Begin at the line containing "Model this object" in the entries below and end at the line containing "through its back."; transcribe that range exactly and nothing outside it.

• **3D code data**:
· · · · ·

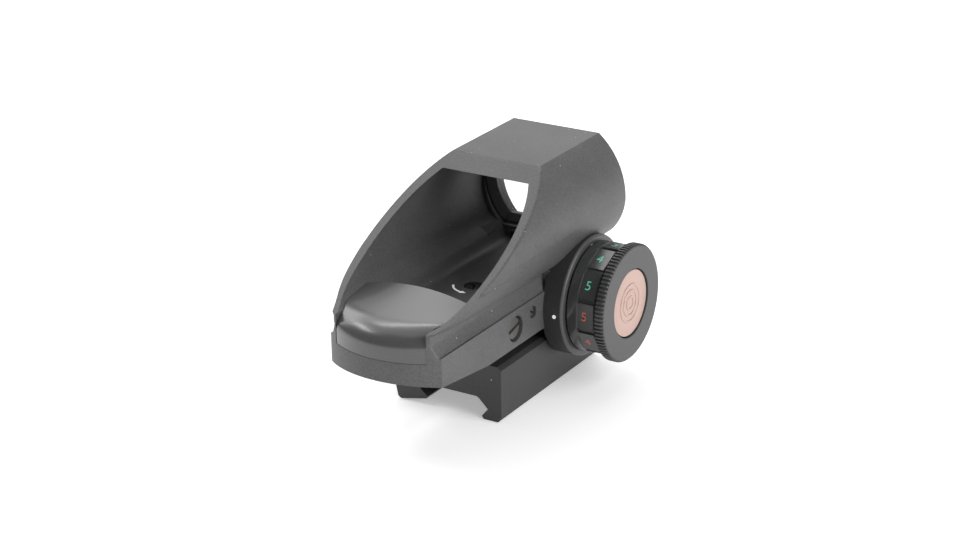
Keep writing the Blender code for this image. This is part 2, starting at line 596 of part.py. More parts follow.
def build_dial(black, cap_look, copper, steel, rubber, board_look, nickel, white):
    centre = (DIAL_Y, DIAL_Z)
    axis_point = (24.0, DIAL_Y, DIAL_Z)
    dial = turned("X", centre, [
        (11.1, 18.8), (11.1, BOSS_X + GAP), (DIAL_R - 0.4, BOSS_X + GAP), (DIAL_R, BOSS_X + GAP + 0.4),
        (DIAL_R, DIAL_END_X - 0.3), (DIAL_R - 0.3, DIAL_END_X)], 55)
    dial = add_object("brightness_dial", dial, black, axis_point)
    cut(dial,
        add_object("tool_cell_bay", cylinder("X", centre, 11.9, 23.0, 31.0, 48)),
        add_object("tool_dial_bore", cylinder("X", centre, 1.9, 17.0, 24.0, 16)))
    for step in range(DIAL_STEPS):
        turn = 2 * math.pi * (step + 0.5) / DIAL_STEPS
        groove = box((24.2, -0.3, DIAL_R - 0.3), (28.2, 0.3, DIAL_R + 1.0))
        place = Matrix.Translation((0.0, DIAL_Y, DIAL_Z)) @ Matrix.Rotation(turn + math.radians(89.0), 4, "X")
        bmesh.ops.transform(groove, matrix=place, verts=groove.verts)
        cut(dial, add_object(f"tool_dial_groove_{step:02d}", groove))

    cap = turned("X", centre, [
        (11.6, 26.4), (11.6, CAP_START_X), (CAP_R - 0.3, CAP_START_X), (CAP_R, CAP_START_X + 0.3),
        (CAP_R, CAP_END_X - 0.4), (CAP_R - 0.4, CAP_END_X)], 60)
    cap = add_object("battery_cap", cap, cap_look, axis_point)
    cut(cap,
        add_object("tool_cap_hollow", cylinder("X", centre, 10.4, 25.0, 28.9, 40)),
        add_object("tool_cap_recess", cylinder("X", centre, INLAY_R + GAP, 30.8, 33.0, 40)))
    inlay = turned("X", centre, [(INLAY_R, 31.1), (INLAY_R, 31.45), (INLAY_R - 0.15, 31.6)], 40)
    add_object("cap_inlay", inlay, copper, axis_point)
    seal = ring("X", centre, 12.9, 11.9, DIAL_END_X + 0.04, CAP_START_X - 0.04, 40)
    add_object("cap_seal", seal, rubber, axis_point)

    cell = [(8.9, 25.3), (9.2, 25.5), (9.2, 25.9), (10.0, 26.1), (10.0, 28.3), (9.8, 28.5)]
    add_object("coin_cell", turned("X", centre, cell, 40), nickel, axis_point)
    build_contact(centre, steel, axis_point)
    screw = add_object("dial_screw", turned("X", centre, [
        (1.5, 12.0), (1.5, 23.3), (3.0, 23.3), (3.0, 24.3)], 24), steel, axis_point)
    slot = box((23.7, DIAL_Y - 0.4, DIAL_Z - 4.0), (25.0, DIAL_Y + 0.4, DIAL_Z + 4.0))
    cut(screw, add_object("tool_dial_screw_slot", slot))
    add_object("switch_wiper", ring("X", centre, 8.0, 2.2, 18.2, 18.5, 24), steel, axis_point)
    board = ring("X", centre, SWITCH_R - GAP, 2.2, SWITCH_FLOOR_X + GAP, SWITCH_FLOOR_X + 1.1, 40)
    board = add_object("switch_board", board, board_look)
    cut(board, add_object("tool_board_wire", cylinder("X", WIRE_HOLE, WIRE_HOLE_R, 15.0, 19.0, 12)))
    detent = (DIAL_Y, DIAL_Z + DETENT_UP)
    ball_x = BOSS_X + GAP - 0.9
    add_object("detent_ball", sphere((ball_x, *detent), 0.8), steel)
    add_object("detent_spring", coil("X", detent, 0.62, 0.12, DETENT_FLOOR_X + GAP, ball_x - 0.9, 3), steel)
    dot_y = DIAL_Y + (BOSS_R + GAP) * math.cos(DOT_ANGLE)
    dot_z = DIAL_Z + (BOSS_R + GAP) * math.sin(DOT_ANGLE)
    add_object("index_dot", cylinder("Y", (DOT_X, dot_z), DOT_R, dot_y - 0.12, dot_y, 16), white)


def build_contact(centre, steel, axis_point):
    """Bent spring plate that presses on the cell: a washer with three raised feet joined to it."""
    plate = add_object("cell_contact", ring("X", centre, 6.6, 3.6, 24.55, 24.85, 24), steel, axis_point)
    for turn in range(3):
        angle = 2 * math.pi * turn / 3
        y = DIAL_Y + 5.1 * math.cos(angle)
        z = DIAL_Z + 5.1 * math.sin(angle)
        join(plate, add_object(f"tool_contact_{turn}", cylinder("X", (y, z), 0.9, 24.7, 25.0, 10)))


def coil(axis, centre, radius, wire, low, high, turns):
    """A compression spring: a round wire along a helix."""
    rings = []
    steps = turns * 12
    for i in range(steps + 1):
        angle = 2 * math.pi * turns * i / steps
        along = low + wire + (high - low - 2 * wire) * i / steps
        ahead_rise = (high - low) / (2 * math.pi * turns)
        out = Vector((math.cos(angle), math.sin(angle)))
        loop = []
        for k in range(6):
            a = 2 * math.pi * k / 6
            r = radius + wire * math.cos(a)
            lift = wire * math.sin(a)
            slip = lift * ahead_rise / radius
            across = (centre[0] + out.x * r + out.y * slip, centre[1] + out.y * r - out.x * slip)
            loop.append(to_axis(axis, across, along + lift))
        rings.append(loop)
    return loft(rings)


# ---------------------------------------------------------------- rail clamp

def jaw_outline():
    """End view (x, z) of the clamp body with its fixed right jaw."""
    return [(CLAMP_LEFT_X, 0.0), (7.5, 0.0), (8.2, -0.4), (JAW_VEE_X, JAW_VEE_Z), (JAW_TOE_X, -4.9),
            (9.5, JAW_FOOT_Z), (JAW_X - 1.0, JAW_FOOT_Z), (JAW_X, JAW_FOOT_Z + 1.0),
            (JAW_X, CLAMP_TOP_Z - 0.9), (JAW_X - 1.1, CLAMP_TOP_Z), (CLAMP_LEFT_X, CLAMP_TOP_Z)]


def plate_outline(top_z):
    """End view (x, z) of the clamp plate when upright."""
    corner = arc((PLATE_X + 1.1, PLATE_FOOT_Z + 1.1), 1.1, 180.0, 270.0, 4)
    return [(PLATE_X, top_z), *corner, (-9.5, PLATE_FOOT_Z), (-JAW_TOE_X, -4.9), (-JAW_VEE_X, JAW_VEE_Z),
            (-8.9, -1.0), (-8.9, top_z)]


def build_clamp(anodised, steel):
    clamp = add_object("rail_clamp", prism("Y", jaw_outline(), -CLAMP_Y, CLAMP_Y), anodised)
    hinge = (PLATE_PIVOT_X, PLATE_PIVOT_Z)
    root_x = CLAMP_LEFT_X + 1.0
    ear_x = PLATE_PIVOT_X + 2.4
    ear = [(root_x, 7.4), (root_x, CLAMP_TOP_Z), (PLATE_X, CLAMP_TOP_Z), (PLATE_X, 7.4), (PLATE_X + 0.4, 4.4),
           (ear_x, 4.4), (ear_x, 7.4)]
    for end, low, high in (("rear", -CLAMP_Y, -EAR_Y), ("front", EAR_Y, CLAMP_Y)):
        join(clamp, add_object(f"tool_ear_{end}", prism("Y", ear, low, high)))
    cut(clamp, add_object("tool_pin_bore", cylinder("Y", hinge, PIN_BORE_R, -30.0, 30.0, 16)))
    for side, y in (("rear", -MOUNT_SCREW_Y), ("front", MOUNT_SCREW_Y)):
        cut(clamp,
            add_object(f"tool_clamp_bore_{side}", cylinder("Z", (0.0, y), 2.3, -1.0, 10.0, 16)),
            add_object(f"tool_clamp_head_{side}", cylinder("Z", (0.0, y), 3.9, -1.0, 3.2, 24)))
        screw = add_object(f"mount_screw_{side}", turned("Z", (0.0, y), [
            (3.4, 0.4), (3.5, 0.6), (3.5, 2.8), (2.0, 2.8), (2.0, 13.1)], 24), steel)
        cut(screw, add_object(f"tool_mount_hex_{side}", cylinder("Z", (0.0, y), 1.4, -1.0, 1.9, 6)))

    pivot = (hinge[0], 0.0, hinge[1])
    plate = add_object("clamp_plate", prism("Y", plate_outline(2.6), -CLAMP_Y, CLAMP_Y), anodised, pivot)
    shoulder = [(PLATE_X, 2.0), (-8.9, 2.0), (-8.9, 4.2), (-12.9, 4.8), (PLATE_X, 4.8)]
    tongue = [(PLATE_PIVOT_X - PLATE_TONGUE_R, 3.0), (PLATE_PIVOT_X + PLATE_TONGUE_R, 3.0),
              *arc(hinge, PLATE_TONGUE_R, 0.0, 180.0, 10)]
    middle = EAR_Y - GAP
    tools = [add_object("tool_plate_shoulder", prism("Y", shoulder, -middle, middle), None, pivot),
             add_object("tool_plate_tongue", prism("Y", tongue, -middle, middle), None, pivot)]
    join(plate, *tools)
    holes = [add_object("tool_plate_pin", cylinder("Y", hinge, PIN_BORE_R, -30.0, 30.0, 16), None, pivot)]
    for side, y in (("rear", -CROSS_SCREW_Y), ("front", CROSS_SCREW_Y)):
        slot = [*arc((y, 0.9), 1.7, 180.0, 360.0, 8), *arc((y, 2.75), 1.7, 0.0, 180.0, 8)]
        slot = prism("X", slot, PLATE_X - 3.0, -6.0)
        holes.append(add_object(f"tool_plate_slot_{side}", slot, None, pivot))
        axis = (y, CROSS_SCREW_Z)
        cut(clamp, add_object(f"tool_cross_bore_{side}", cylinder("X", axis, 1.6, -10.0, 2.0, 16)))
        head = turned("X", axis, [(2.0, -20.9), (2.3, -20.6), (2.3, -18.7), (1.3, -18.7), (1.3, 1.5)], 20)
        screw = add_object(f"clamp_screw_{side}", head, steel, (-18.7, *axis))
        cut(screw, add_object(f"tool_cross_hex_{side}", cylinder("X", axis, 1.15, -22.0, -19.6, 6)))
        washer = ring("X", axis, 2.8, 1.6, -18.4, PLATE_X, 20)
        add_object(f"clamp_washer_{side}", washer, steel, (-18.4, *axis))
    cut(plate, *holes)
    for obj in (plate, *tools, *holes):
        obj.rotation_euler = (0.0, -PLATE_LEAN, 0.0)
    pin = cylinder("Y", hinge, PIN_BORE_R - GAP, 0.2 - CLAMP_Y, CLAMP_Y - 0.2, 16)
    add_object("clamp_pin", pin, steel, pivot)


def main():
    clear_scene()
    anodised = material("anodised_black", (0.13, 0.13, 0.135), 0.5, 0.6)
    clamp_look = material("anodised_clamp", (0.11, 0.11, 0.115), 0.5, 0.6)
    gloss = material("gloss_black_plastic", (0.035, 0.035, 0.037), 0.2)
    satin = material("satin_grey_cap", (0.15, 0.15, 0.155), 0.4, 0.5)
    dark = material("matte_black_plastic", (0.03, 0.03, 0.03), 0.6)
    glass = material("coated_glass", (0.75, 0.85, 0.85), 0.02, 0.0, 0.25)
    clear = material("clear_plastic", (0.8, 0.8, 0.8), 0.05, 0.0, 0.4)
    rubber = material("black_rubber", (0.02, 0.02, 0.02), 0.8)
    black_steel = material("blackened_steel", (0.08, 0.08, 0.08), 0.4, 0.8)
    steel = material("bright_steel", (0.55, 0.55, 0.55), 0.3, 1.0)
    copper = material("copper_plate", (0.80, 0.52, 0.42), 0.35, 0.9)
    brass = material("brass", (0.72, 0.55, 0.25), 0.35, 1.0)
    nickel = material("nickel_plate", (0.62, 0.61, 0.58), 0.25, 1.0)
    board_look = material("board_green", (0.03, 0.17, 0.08), 0.5)
    red = material("red_epoxy", (0.6, 0.02, 0.02), 0.15)
    white = material("white_paint", (0.9, 0.9, 0.88), 0.5)
    build_housing(anodised)
    build_optics(dark, glass, rubber)
    build_cover(gloss, black_steel, clear)
    build_arm(dark, brass, red, rubber, steel)
    build_springs(steel)
    build_adjusters(black_steel)
    build_dial(gloss, satin, copper, steel, rubber, board_look, nickel, white)
    build_clamp(clamp_look, black_steel)


main()
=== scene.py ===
"""Looks for a hooded red dot finder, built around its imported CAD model.

Frame: +Z up, +Y towards the target, -Y towards the eye, +X towards the dial; origin on the rail seat.
Sizes below are in millimetres and angles in degrees unless radians are named; meshes are built in metres.
"""

import json
import math

import bmesh
import bpy
from mathutils import Matrix, Vector

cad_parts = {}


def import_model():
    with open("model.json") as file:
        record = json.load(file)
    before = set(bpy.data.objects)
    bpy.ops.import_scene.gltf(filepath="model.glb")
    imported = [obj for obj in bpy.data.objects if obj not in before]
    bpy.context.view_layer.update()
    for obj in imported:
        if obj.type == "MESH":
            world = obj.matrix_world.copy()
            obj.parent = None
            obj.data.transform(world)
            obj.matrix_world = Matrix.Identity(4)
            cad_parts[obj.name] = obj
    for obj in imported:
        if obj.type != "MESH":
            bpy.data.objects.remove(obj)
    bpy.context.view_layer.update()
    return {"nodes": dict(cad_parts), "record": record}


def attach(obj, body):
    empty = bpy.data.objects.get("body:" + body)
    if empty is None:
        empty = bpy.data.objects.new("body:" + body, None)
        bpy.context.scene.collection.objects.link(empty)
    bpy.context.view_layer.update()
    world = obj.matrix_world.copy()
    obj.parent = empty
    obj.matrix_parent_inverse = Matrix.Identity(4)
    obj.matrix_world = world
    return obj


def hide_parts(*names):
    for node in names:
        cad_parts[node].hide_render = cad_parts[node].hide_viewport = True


MM = 0.001
PAST = 2.0  # how far a cutting or trimmed shape runs past the surface it meets

# Cleaning and shading of every mesh
MERGE_WITHIN = 0.03
SLIVER = 0.02
FLAT_WITHIN = 0.6
NORMAL_WEIGHT = 80

# Hood, seen from the front about the optical axis
AXIS_Z = 37.4
HOOD_R = 20.4
HOOD_TOP = 16.1
SHOULDER_DROP = 0.7
HOOD_FOOT = [
    (11.6, 24.9), (15.1, 27.2), (16.2, 27.9), (17.1, 28.8), (18.1, 30.2), (19.05, 31.9), (19.75, 33.7),
    (20.15, 35.2),
]
FRONT_Y = 28.3

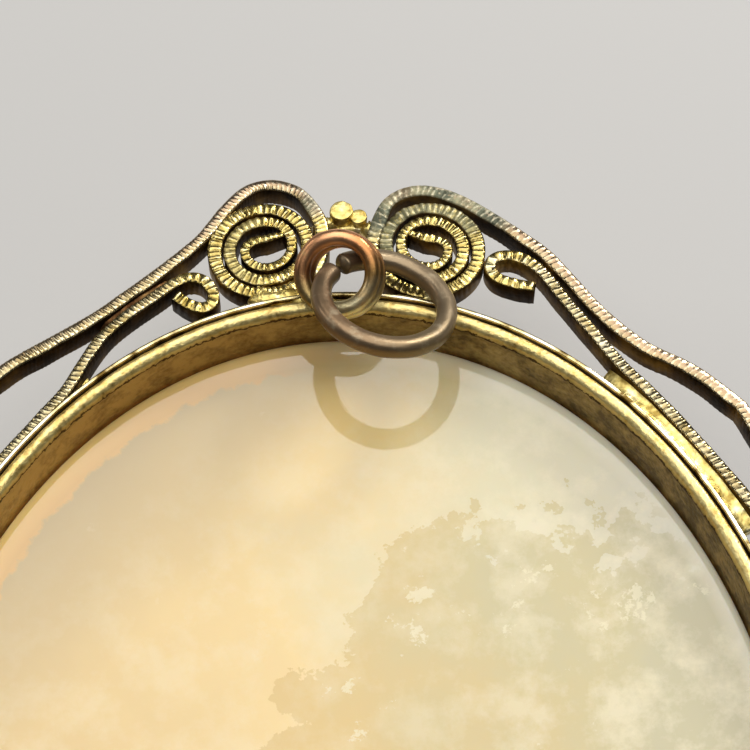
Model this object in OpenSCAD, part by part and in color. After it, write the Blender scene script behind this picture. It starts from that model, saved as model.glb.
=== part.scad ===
// Cameo brooch pendant, lying on its face: an oval shell cameo in a metal bezel,
// inside a border of scrolled ribbon wire, with a hanging loop, a chain ring and a brooch pin.
// X runs across the pendant, Y from its foot to its top, and Z up through its back.

/* [Oval setting] */
// Half width of the opening inside the back rim
opening_half_w = 19; // [18:0.5:20]
// Half height of the opening inside the back rim
opening_half_h = 23.75; // [22.75:0.25:24.75]
// Width of the back rim
rim_w = 0.68; // [0.6:0.02:0.72]
// Depth from the back rim down to the edge of the shell
rim_depth = 2.65; // [2.4:0.05:2.9]
// Width of the front lip that the shell rests on
lip_w = 1; // [0.8:0.1:1.2]
// Thickness of the front lip
lip_t = 0.7; // [0.5:0.1:0.9]
// Clearance between pieces that are fitted together
fit_gap = 0.1; // [0.06:0.02:0.12]

/* [Shell cameo] */
// Height of the front dome above its flange
dome_rise = 4.7; // [4.5:0.1:4.9]
// Depth of the hollow back
dish_depth = 1.6; // [1.4:0.1:2.4]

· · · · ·

• **Output of the exercise**:
Model this object in OpenSCAD, part by part and in color. After it, write the Blender scene script behind this picture. It starts from that model, saved as model.glb.
=== part.scad ===
// Cameo brooch pendant, lying on its face: an oval shell cameo in a metal bezel,
// inside a border of scrolled ribbon wire, with a hanging loop, a chain ring and a brooch pin.
// X runs across the pendant, Y from its foot to its top, and Z up through its back.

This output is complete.